When B.A.S.S. came back to the Delta in the spring of 1999, Lee was confident. “I expected to win the second one,” he said. "I didn’t need to prefish for that time of year, but I did anyway. I had so much experience fishing there the first week of April, so much time on the water.” He stayed at the home of Mark Tyler, who’d finished third in 1997, and both of them had big weeks. Tyler caught the largest bass ever landed in B.A.S.S. competition, a 14 pound, 9 ounce brute, and Lee, true to his expectations, won again. This time he averaged 26 pounds a day to total 78-03.
By the time the Invitationals came back in 2001, the pressure returned with it. His father practiced with him and noticed other boats eyeing him carefully and occasionally following him. That didn’t faze him, because it just “means you’re winning.” At the same time, he desperately wanted to qualify for the Bassmaster Classic, and this would be his ticket.
“I knew I was in the area with the biggest fish,” he said. “I upgraded the size of my bait to a 6-inch Tora Tube. The tide was super high, and I drew a guy from Japan. He was hammering them behind me and probably had 17 or 18 pounds. I told him, ‘Those are the males.’ I hardly had anything but I knew that when the tide got down it’d go off. Within two hours I had 35 pounds. It wasn’t pretty.”
The pressure dissipated thereafter. A cold front rolled in and brought a storm with it, killing the bite for just about everyone but Lee. He led by 14 pounds heading in the final day and had saved a place where he knew he could easily catch 14 or 15 pounds on a little pink wacky worm, which allowed him to maintain that lead to the end. Once again Sapp was the closest angler in his rearview mirror, but Lee’s 71-02 constituted a rout. Lee was in the Classic, too, headed to the “other” Delta below New Orleans, where he’d finish seventh.
When B.A.S.S. came back to the Delta in 2003, it was not for an Invitational, but rather for a Tour event, which meant that Lee would finally get a chance to fish against the giants of the sport on his home waters.

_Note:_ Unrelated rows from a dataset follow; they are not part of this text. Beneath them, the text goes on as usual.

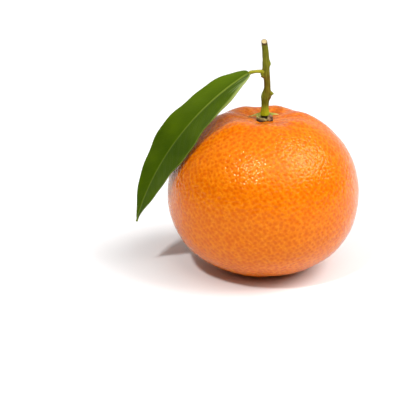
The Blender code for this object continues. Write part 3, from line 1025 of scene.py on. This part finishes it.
def make_light(name, direction, size, power):
    """A square light that looks at the fruit from a direction."""
    light = bpy.data.lights.new(name, "AREA")
    light.shape = "SQUARE"
    light.size = size
    light.energy = power
    lamp = bpy.data.objects.new(name, light)
    aim = Vector(direction).normalized()
    lamp.location = Vector((0, 0, GIRTH_HEIGHT)) + aim * LIGHT_DISTANCE
    lamp.rotation_euler = aim.to_track_quat("Z", "Y").to_euler()
    bpy.context.scene.collection.objects.link(lamp)


def make_room():
    """A dim studio: dark in front, with light low behind the fruit and overhead."""
    room = bpy.data.worlds.new("studio")
    room.use_nodes = True
    tree = room.node_tree
    background = tree.nodes["Background"]
    direction = node(tree, "ShaderNodeTexCoord", {}).outputs["Generated"]
    parts = node(tree, "ShaderNodeSeparateXYZ", {0: direction})
    back = stretch(tree, parts.outputs["Y"], *ROOM_BACK_SPAN, 0.0, ROOM_BACK)
    low = stretch(tree, parts.outputs["Z"], *ROOM_BACK_TOP)
    overhead = stretch(tree, parts.outputs["Z"], *ROOM_TOP_SPAN, 0.0, ROOM_TOP)
    strength = calculate(tree, "ADD", times(tree, back, low), overhead)
    tree.links.new(strength, background.inputs["Strength"])
    background.inputs["Color"].default_value = (1, 1, 1, 1)
    bpy.context.scene.world = room


def make_lights():
    make_room()
    make_light("key", KEY_FROM, KEY_SIZE, KEY_POWER)
    make_light("side", SIDE_FROM, SIDE_SIZE, SIDE_POWER)
    make_light("wide", WIDE_FROM, WIDE_SIZE, WIDE_POWER)


def make_camera():
    """A long lens that looks a little down at the fruit, its twig and its leaf."""
    data = bpy.data.cameras.new("camera")
    data.lens = LENS
    data.sensor_width = SENSOR_WIDTH
    data.clip_start = 0.01
    camera = bpy.data.objects.new("camera", data)
    back = Vector((0, -math.cos(CAMERA_RISE), math.sin(CAMERA_RISE)))
    camera.location = CAMERA_TARGET + back * CAMERA_REACH
    camera.rotation_euler = back.to_track_quat("Z", "Y").to_euler()
    bpy.context.scene.collection.objects.link(camera)
    bpy.context.scene.camera = camera


make_camera()
make_lights()
make_floor()
make_skin(rind_material())
make_calyx(calyx_material())
make_twig(bark_material())
make_stalk(stalk_material())
make_blade(leaf_material())

bpy.context.scene.view_settings.view_transform = "Standard"
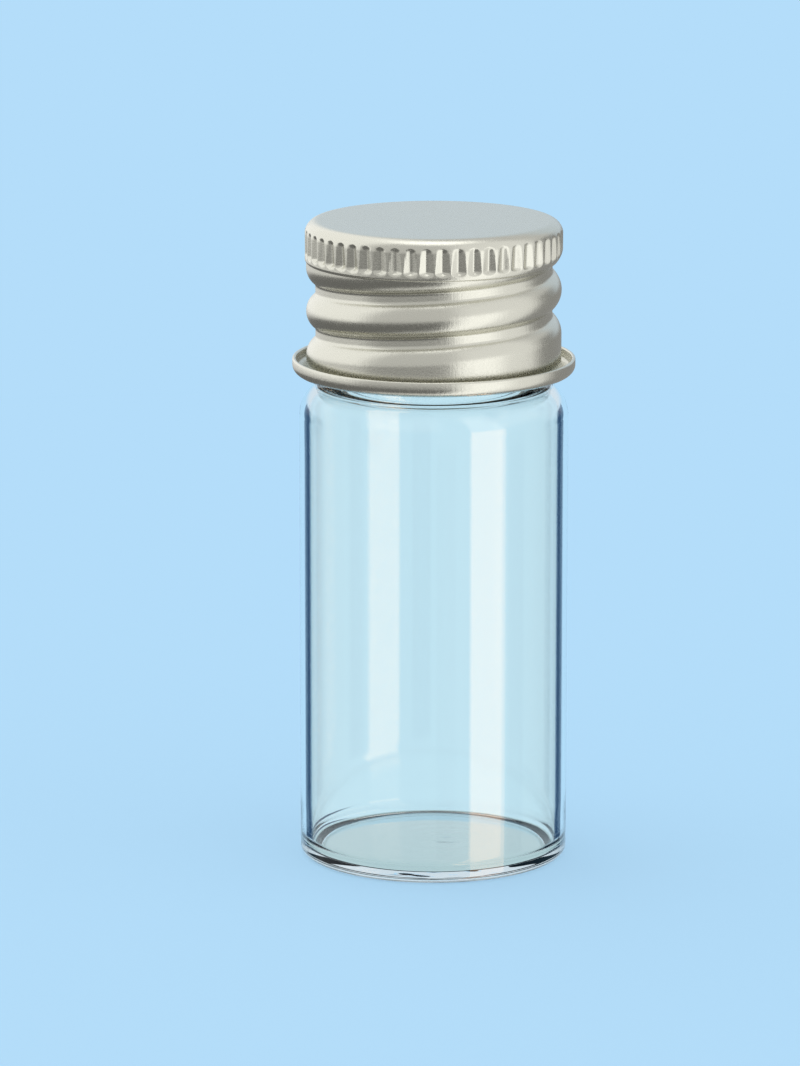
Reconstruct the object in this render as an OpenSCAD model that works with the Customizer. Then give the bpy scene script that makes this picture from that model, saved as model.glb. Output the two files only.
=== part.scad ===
// Glass sample vial with a rolled aluminium screw cap and a sealing liner.
// Millimetres, +Z up, origin on the vial's axis in the plane that it stands on.

/* [Glass body] */
// Overall height of the glass, base to rim
glass_h = 51; // [48:0.5:60]
// Outside diameter of the tube
body_d = 22; // [21.5:0.1:26]
// Wall thickness of the tube
wall_t = 0.8; // [0.6:0.05:1.2]
// Gap between the cap's foot and the top of the shoulder
shoulder_gap = 0.65; // [0.3:0.05:4]
// Outside radius of the shoulder
shoulder_r = 2.8; // [2.2:0.1:3.2]

/* [Glass base] */
// Thickness of the glass over the resting ring
base_t = 0.75; // [0.5:0.05:1.5]
// Outside radius of the heel
heel_r = 0.7; // [0.4:0.05:1.2]
// Inside radius of the heel
inner_heel_r = 1.2; // [0.8:0.1:2]
// Width of the flat ring that the vial stands on
foot_w = 0.7; // [0.4:0.1:1.5]
// Height of the hollow pushed up under the base
push_up = 0.35; // [0.2:0.05:0.8]

/* [Glass neck] */
// Outside diameter of the neck, at the root of its thread
neck_d = 18.3; // [17.2:0.1:19.2]
// Diameter of the bore through the neck
bore_d = 15.4; // [14:0.1:16]
// Radius of the fillet from the shoulder to the neck
neck_fillet_r = 0.6; // [0.4:0.1:0.9]
// Radius of the bend from the neck's bore to the shoulder
inner_bend_r = 1.2; // [0.8:0.1:1.6]
// Radius of both edges of the fire-polished rim
rim_r = 0.45; // [0.3:0.05:0.5]

/* [Thread] */
// Height of the glass thread over the neck
thread_h = 0.75; // [0.6:0.05:0.85]
// Height that one full turn climbs
pitch = 3.6; // [3.3:0.05:3.9]
// Radius of the corner between the floor of the cap's groove and the bulge beside it
corner_r = 0.28; // [0.2:0.02:0.4]
// Width of the groove's flat floor
groove_floor = 0.5; // [0.3:0.05:0.6]
// Gap between the glass thread and the cap
thread_gap = 0.2; // [0.15:0.01:0.25]
// Turns of the glass thread at its full height
glass_turns = 0.85; // [0.6:0.05:1]
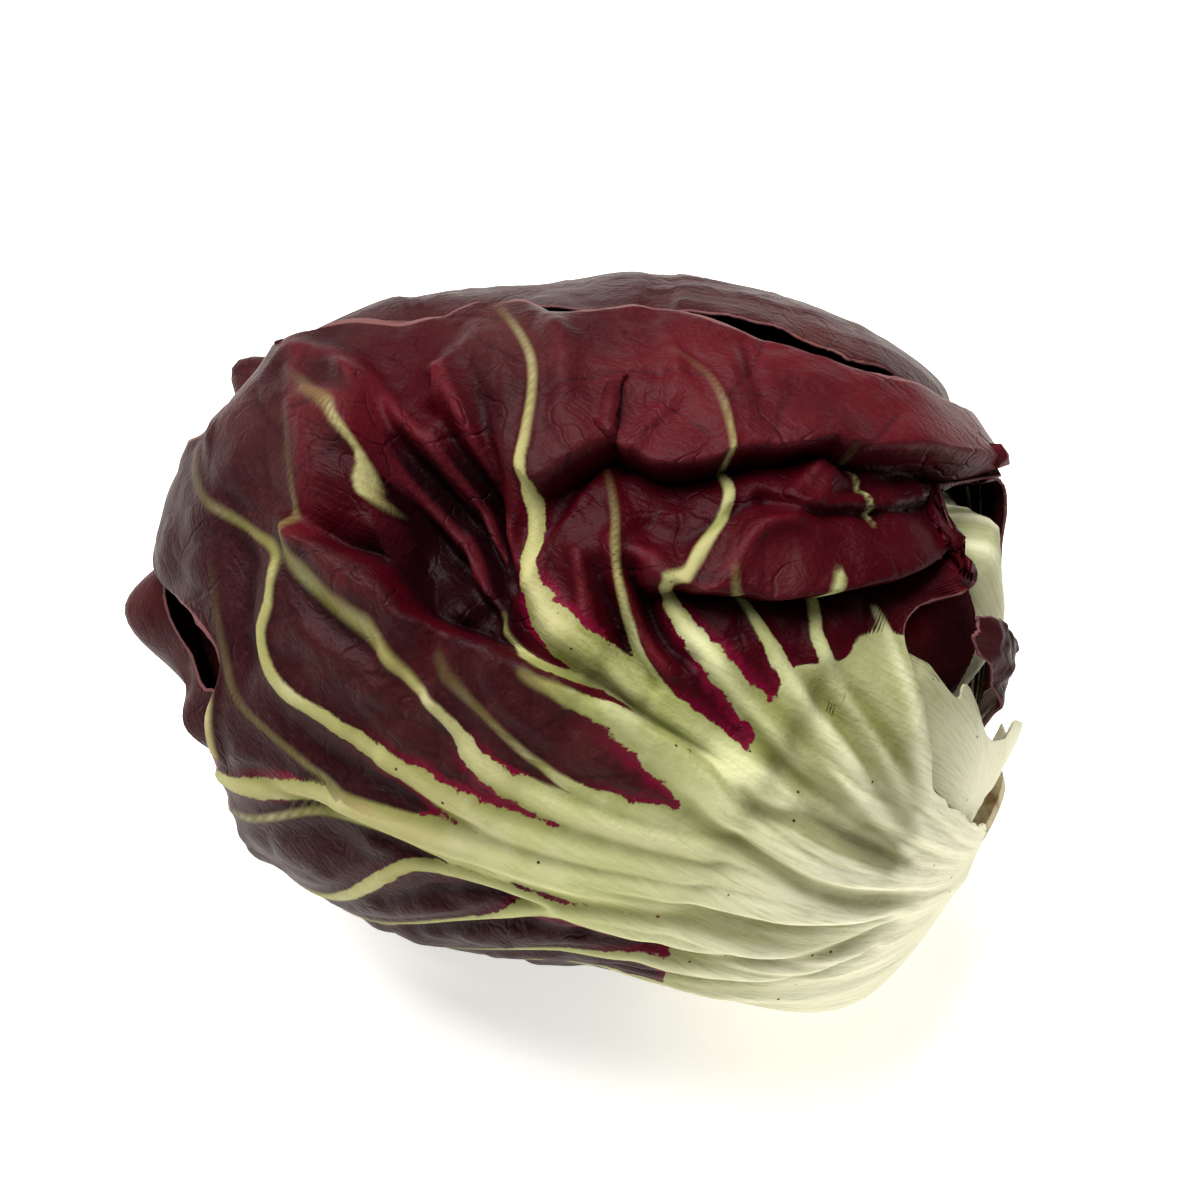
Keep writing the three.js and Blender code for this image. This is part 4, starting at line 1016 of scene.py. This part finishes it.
def camera():
    """Looks along the photograph's view, with the body's centre at its pixel."""
    a, e = CAMERA_AZIMUTH, CAMERA_ELEVATION
    back = Vector((math.sin(a) * math.cos(e), -math.cos(a) * math.cos(e), math.sin(e)))
    right = Vector((math.cos(a), math.sin(a), 0))
    up = back.cross(right)
    distance = IMAGE_SIDE / PIXELS_PER_MM * LENS / SENSOR
    aim = Vector(BODY_CENTRE) - right * ((CENTRE_PIXEL[0] - IMAGE_SIDE / 2) / PIXELS_PER_MM)
    aim += up * ((CENTRE_PIXEL[1] - IMAGE_SIDE / 2) / PIXELS_PER_MM)
    data = bpy.data.cameras.new("camera")
    data.lens, data.sensor_width = LENS, SENSOR
    data.clip_start = 0.01
    eye = bpy.data.objects.new("camera", data)
    eye.location = (aim + back * distance) * MM
    eye.rotation_mode = "QUATERNION"
    eye.rotation_quaternion = back.to_track_quat("Z", "Y")
    bpy.context.collection.objects.link(eye)
    bpy.context.scene.camera = eye


def area_light(name, place, aim, size, power, colour):
    """A square light of the given size in metres that faces aim."""
    data = bpy.data.lights.new(name, "AREA")
    data.shape, data.size, data.energy, data.color = "SQUARE", size, power, colour
    light = bpy.data.objects.new(name, data)
    light.location = place
    light.rotation_mode = "QUATERNION"
    light.rotation_quaternion = (Vector(place) - Vector(aim)).to_track_quat("Z", "Y")
    bpy.context.collection.objects.link(light)


# The floor, half its side in metres, glows like a light table. The world and a large light fill from above.
FLOOR_HALF = 4.0
FLOOR_GLOW = 0.66
WORLD_LIGHT = 0.16
OVERHEAD_POWER, OVERHEAD_SIZE = 31.0, 1.0
OVERHEAD_PLACE, OVERHEAD_AIM = (-0.35, 0.15, 1.15), (0, 0, 0.05)


def studio():
    """A pale glowing floor under soft light."""
    half = FLOOR_HALF
    mesh = bpy.data.meshes.new("floor")
    corners = [(-half, -half, 0), (half, -half, 0), (half, half, 0), (-half, half, 0)]
    mesh.from_pydata(corners, [], [(0, 1, 2, 3)])
    m = Nodes("pale_floor")
    shader = m.node("ShaderNodeBsdfPrincipled", {"Base Color": FLOOR_WHITE, "Roughness": 0.8})
    shader.inputs["Emission Color"].default_value = (1.0, 0.985, 0.955, 1.0)
    shader.inputs["Emission Strength"].default_value = FLOOR_GLOW
    mesh.materials.append(m.finish(shader))
    floor = bpy.data.objects.new("floor", mesh)
    bpy.context.collection.objects.link(floor)
    world = bpy.data.worlds.new("studio")
    world.use_nodes = True
    world.node_tree.nodes["Background"].inputs["Color"].default_value = (1.0, 0.99, 0.97, 1.0)
    world.node_tree.nodes["Background"].inputs["Strength"].default_value = WORLD_LIGHT
    bpy.context.scene.world = world
    area_light("overhead", OVERHEAD_PLACE, OVERHEAD_AIM, OVERHEAD_SIZE, OVERHEAD_POWER, (1.0, 0.99, 0.98))
    bpy.context.scene.view_settings.view_transform = "Standard"


# The last colour here is painted shade for the leaves' recesses, crimson as a painted glow of light through
# the leaf
MAROON, BROWN_MAROON, RED, RECESS_SHADE_CRIMSON = rgb(40, 9, 13), rgb(66, 28, 28), rgb(79, 16, 24), rgb(52, 1, 8)
WINE, BRIGHT_WINE = rgb(66, 2, 10), rgb(108, 6, 18)
front_skin = leaf_material("front_leaf_skin", MAROON, BROWN_MAROON, RED, RECESS_SHADE_CRIMSON, red_side=True)
outer_skin = leaf_material("outer_leaf_skin", MAROON, BROWN_MAROON, RED, RECESS_SHADE_CRIMSON)
inner_skin = leaf_material("inner_leaf_skin", WINE, BRIGHT_WINE, BRIGHT_WINE, RECESS_SHADE_CRIMSON, 0.5)
camera()
front_leaf(front_skin)
for spec in WRAPPERS:
    outside = spec["level"] < FIRST_INNER_LEVEL
    skin = outer_skin if outside else inner_skin
    slot = "pale_leaf_base" if "torn" in spec else "outer_lamina" if outside else "inner_lamina"
    wrapper_leaf(spec, skin, slot, *(OUTER_GRID if outside else INNER_GRID))
heart(inner_skin)
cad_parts["stump"].data.materials.clear()
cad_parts["stump"].data.materials.append(stem_material())
studio()
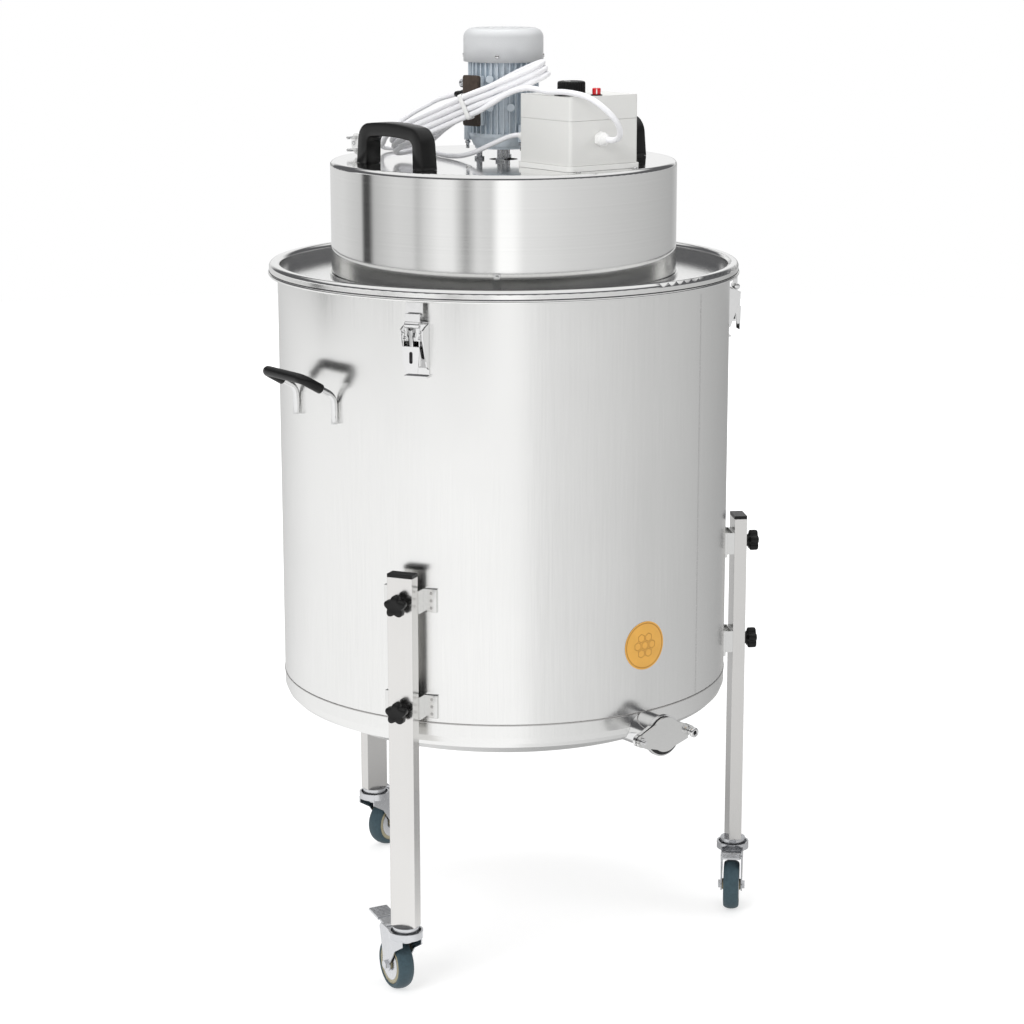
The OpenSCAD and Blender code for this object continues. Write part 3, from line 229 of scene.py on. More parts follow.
def surface(name, color, rough, metal=0.0, noise=60, spread=0.08, stretch=(1, 1, 1), rough_spread=0.05,
            bump=0.05, bump_noise=None, bump_size=0.0002, edge=0.0, coat=0.0, aniso=0.0, spec=0.5,
            polar=False, stain=0.0):
    """A procedural surface: colour, roughness and height follow noise in the object's own frame."""
    m = bpy.data.materials.new(name)
    m.use_nodes = True
    nt = m.node_tree
    bsdf = nt.nodes["Principled BSDF"]
    for key, value in (("Metallic", metal), ("Specular IOR Level", spec), ("Coat Weight", coat),
                       ("Coat Roughness", 0.1), ("Anisotropic", aniso), ("IOR", 1.45)):
        bsdf.inputs[key].default_value = value
    tc = node(nt, "ShaderNodeTexCoord")
    source = tc.outputs["Object"]
    if polar:
        # Noise that depends on the distance from the Z axis and on the height
        sep = node(nt, "ShaderNodeSeparateXYZ")
        nt.links.new(source, sep.inputs[0])
        flat = node(nt, "ShaderNodeCombineXYZ")
        nt.links.new(sep.outputs[0], flat.inputs[0])
        nt.links.new(sep.outputs[1], flat.inputs[1])
        ln = node(nt, "ShaderNodeVectorMath", operation="LENGTH")
        nt.links.new(flat.outputs[0], ln.inputs[0])
        back = node(nt, "ShaderNodeCombineXYZ")
        nt.links.new(ln.outputs["Value"], back.inputs[0])
        nt.links.new(sep.outputs[2], back.inputs[2])
        source = back.outputs[0]
    mp = node(nt, "ShaderNodeMapping")
    mp.inputs["Scale"].default_value = stretch
    nt.links.new(source, mp.inputs["Vector"])
    grain = noise_of(nt, mp.outputs[0], noise, 6.0, 0.6)
    darker = [c * (1 - spread) for c in color]
    lighter = [min(1, c * (1 + spread)) for c in color]
    shade = ramp(nt, grain, [(0.3, darker), (0.7, lighter)])
    if stain > 0:
        patches = noise_of(nt, tc.outputs["Object"], 5.0, 3.0, 0.5)
        stains = ramp(nt, patches, [(0.35, 1 - stain), (0.65, 1.0)])
        shade = mixed(nt, 1.0, shade, stains, blend_type="MULTIPLY")
    nt.links.new(shade, bsdf.inputs["Base Color"])
    gloss = ramp(nt, grain, [(0.3, max(0.02, rough - rough_spread)), (0.7, min(1, rough + rough_spread))])
    nt.links.new(gloss, bsdf.inputs["Roughness"])
    bp = node(nt, "ShaderNodeBump", Strength=bump, Distance=bump_size)
    height = noise_of(nt, mp.outputs[0], bump_noise, 3.0, 0.5) if bump_noise else grain
    nt.links.new(height, bp.inputs["Height"])
    if edge > 0:
        bv = nt.nodes.new("ShaderNodeBevel")
        bv.samples = 4
        bv.inputs["Radius"].default_value = edge * MM
        nt.links.new(bv.outputs[0], bp.inputs["Normal"])
    nt.links.new(bp.outputs[0], bsdf.inputs["Normal"])
    if aniso > 0:
        tg = node(nt, "ShaderNodeTangent", direction_type="RADIAL", axis="Z")
        nt.links.new(tg.outputs[0], bsdf.inputs["Tangent"])
    return m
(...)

“There was a lot of talk about how the western guys would hold up,” he said. I’d been in Alabama for two years, lost, smashing logs, and breaking props. I was so lost on tour. This was really before GPS and all of that business. We had little handheld models with inch and a half screens, but they were slow and not accurate. Now they were coming to the Delta and the maps are only so good. They didn’t have contour lines, and it’s a maze. And it was April, primetime for everything. I thought that if I didn’t win, I still knew that I’d be in the top five.”
He started the event with 18 pounds, then caught 26 the next day, including the day’s big fish, but still wasn’t convinced he’d hit his stride. “The locals catch 26 pounds there every day,” he said. “And I was fishing against people like Aaron (Martens) who do well when the bite’s tough. All I know is that I figured things out as the tournament went on.” Lee took lunker honors again on Day 3, but Louisiana pro Roger Boler led heading into the fourth day of competition. Fishing against five other anglers, Lee notched another 26 pounds to weigh a four-day total of 86-08. Boler managed only four squeakers and fell to third, while Jimmy Mize moved into the runner-up spot, nearly 13 1/2 pounds behind Lee, who called it his most satisfying victory.
“The first three, I felt like I wasn’t happy with the weights or the results, even though I won,” he said. “In the fourth one, I started slow, and every decision I made was the right one. It was the best tournament I’ve ever fished in my life. I’ve only done it once.”